Where Crusaders Meet the Avant-Garde

The castle's second life began in the 1980s, when its rooms started hosting cultural events. Since 1985, it has housed a museum of contemporary art -- one of the more striking juxtapositions in French culture. In rooms where viscounts once plotted Crusade strategy, visitors now encounter works by the Dadaist Raoul Hausmann, Arte Povera sculptor Giuseppe Penone, conceptual artist Christian Boltanski, and British sculptor Tony Cragg. The hunting room still displays its original early-16th-century frescoes, their colors still vivid after five hundred years. Nearby, the Hercules room preserves its mid-16th-century grisaille murals. In the main courtyard, a gallery rests on twisted columns that have supported it since the Renaissance. The castle also houses the local subprefecture offices, meaning that Haute-Vienne's bureaucratic business is conducted within walls that have witnessed crusading oaths, a lion's trial by ordeal, and the intimate court intrigues of the Sun King's favorite mistress.

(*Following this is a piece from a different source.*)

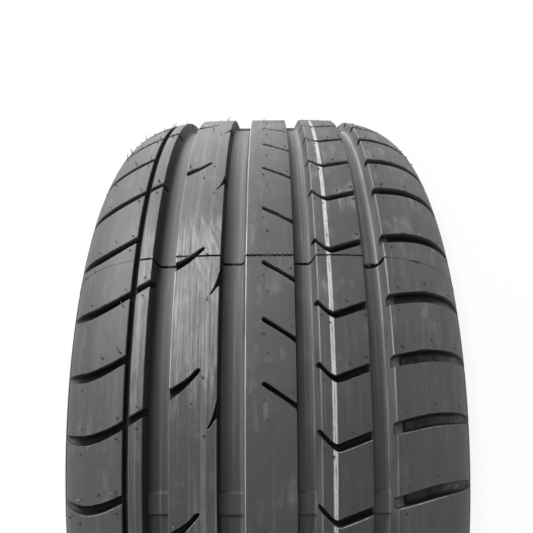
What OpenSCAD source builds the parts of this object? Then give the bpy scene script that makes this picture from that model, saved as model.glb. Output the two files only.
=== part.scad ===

A Fortress Above the Waters

Rochechouart sits at the top of a promontory where the Grêne and Vayres rivers meet, a natural defensive position that explains why a castle has stood here since the early Middle Ages. Aymeric VI built the current structure around 1170 to 1230, and his keep and entry châtelet survive as the oldest visible elements. The castle that visitors see today is largely the product of Jean de Rochechouart-Ponville's Renaissance restoration, which gave the fortress its more refined architectural character. Listed as a monument historique by the French Ministry of Culture, the château carries its weight of history lightly -- part administrative building, part living museum, part memorial to a family whose name was woven into the fabric of France for eight unbroken centuries.

From the Air

Located at 45.82°N, 0.82°E in Haute-Vienne, at the confluence of the Grêne and Vayres rivers. The castle is perched on a promontory and clearly visible from moderate altitude. Nearest major airport is Limoges-Bellegarde (LFBL), approximately 40 km east. Best viewed at 2,000-3,000 ft AGL in clear weather.